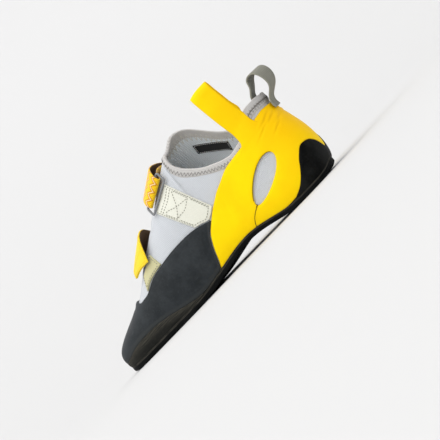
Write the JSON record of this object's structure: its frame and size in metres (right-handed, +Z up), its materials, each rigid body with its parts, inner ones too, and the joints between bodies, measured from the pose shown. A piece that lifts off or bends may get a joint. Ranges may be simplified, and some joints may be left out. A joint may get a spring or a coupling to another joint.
{
  "type": "climbing shoe",
  "caption": "Slip-on climbing shoe with two straps, a rubber toe patch and heel cup, a thin arched sole and pull loops, standing empty.",
  "frame": {"origin": "on the floor under the middle of the shoe's box", "axes": "+Z up, toe toward -Y, heel toward +Y, the shoe's medial side toward +X"},
  "size_m": [0.0988, 0.2714, 0.127],
  "materials": {
    "knit_grey_blue": "fine knit bootie, matt",
    "binding_grey": "zigzag-stitched elastic binding",
    "black_rubber": "satin, a little dusty",
    "charcoal_rubber": "matt, buffed along its lower edge",
    "yellow_rubber": "smooth, satin",
    "cream_suede": "suede",
    "olive_suede": "suede",
    "yellow_webbing": "woven strap",
    "grey_webbing": "ribbed woven webbing",
    "grey_plastic": "matt moulded",
    "insole_board": "fibre board, matt"
  },
  "bodies": {
    "root": {"upper": "knit_grey_blue", "collar_band": "binding_grey", "outsole": "black_rubber", "insole": "insole_board", "toe_rand": "black_rubber", "toe_patch": "charcoal_rubber", "tension_rand": "yellow_rubber", "heel_cup": "black_rubber", "anchor_rear": "cream_suede", "anchor_front": "olive_suede", "strap_rear": "yellow_webbing", "strap_front": "yellow_webbing", "strap_ring": "grey_plastic", "side_tab": "yellow_rubber", "heel_loop": "grey_webbing"}
  },
  "joints": []
}
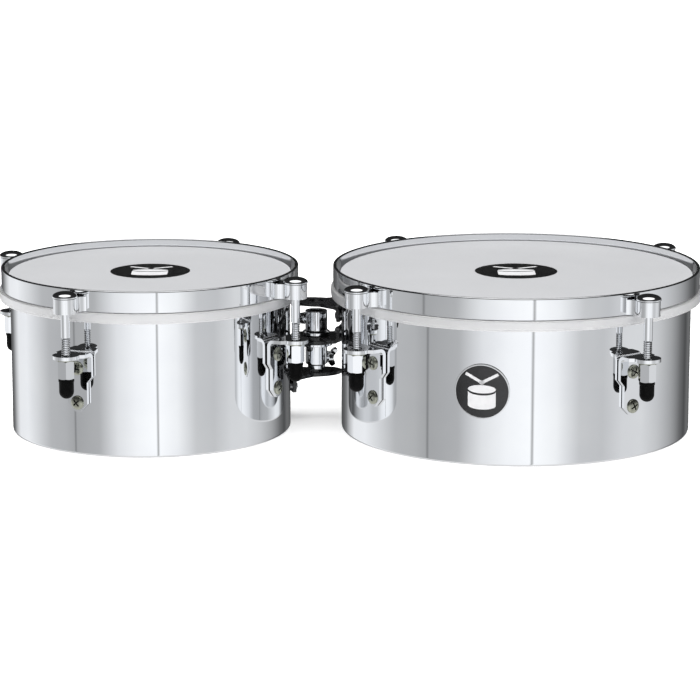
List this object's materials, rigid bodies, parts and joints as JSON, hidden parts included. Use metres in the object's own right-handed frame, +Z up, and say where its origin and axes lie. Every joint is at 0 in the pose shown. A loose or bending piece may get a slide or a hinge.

● **Problem requirements**:
Write the data from above out again, exactly.

● **The reply**:
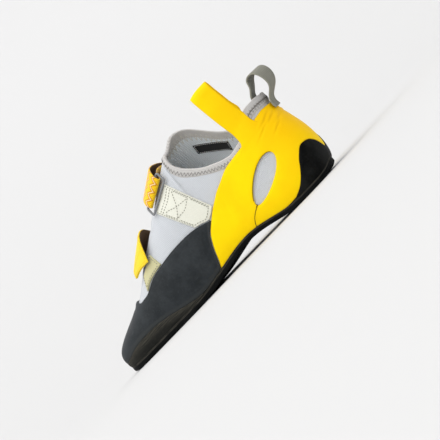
Write the JSON record of this object's structure: its frame and size in metres (right-handed, +Z up), its materials, each rigid body with its parts, inner ones too, and the joints between bodies, measured from the pose shown. A piece that lifts off or bends may get a joint. Ranges may be simplified, and some joints may be left out. A joint may get a spring or a coupling to another joint.
{
  "type": "climbing shoe",
  "caption": "Slip-on climbing shoe with two straps, a rubber toe patch and heel cup, a thin arched sole and pull loops, standing empty.",
  "frame": {"origin": "on the floor under the middle of the shoe's box", "axes": "+Z up, toe toward -Y, heel toward +Y, the shoe's medial side toward +X"},
  "size_m": [0.0988, 0.2714, 0.127],
  "materials": {
    "knit_grey_blue": "fine knit bootie, matt",
    "binding_grey": "zigzag-stitched elastic binding",
    "black_rubber": "satin, a little dusty",
    "charcoal_rubber": "matt, buffed along its lower edge",
    "yellow_rubber": "smooth, satin",
    "cream_suede": "suede",
    "olive_suede": "suede",
    "yellow_webbing": "woven strap",
    "grey_webbing": "ribbed woven webbing",
    "grey_plastic": "matt moulded",
    "insole_board": "fibre board, matt"
  },
  "bodies": {
    "root": {"upper": "knit_grey_blue", "collar_band": "binding_grey", "outsole": "black_rubber", "insole": "insole_board", "toe_rand": "black_rubber", "toe_patch": "charcoal_rubber", "tension_rand": "yellow_rubber", "heel_cup": "black_rubber", "anchor_rear": "cream_suede", "anchor_front": "olive_suede", "strap_rear": "yellow_webbing", "strap_front": "yellow_webbing", "strap_ring": "grey_plastic", "side_tab": "yellow_rubber", "heel_loop": "grey_webbing"}
  },
  "joints": []
}
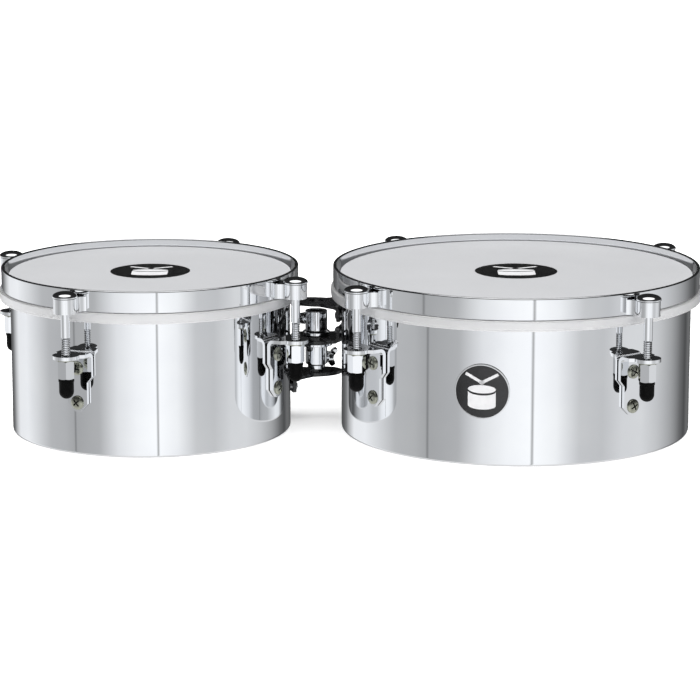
List this object's materials, rigid bodies, parts and joints as JSON, hidden parts included. Use metres in the object's own right-handed frame, +Z up, and say where its origin and axes lie. Every joint is at 0 in the pose shown. A loose or bending piece may get a slide or a hinge.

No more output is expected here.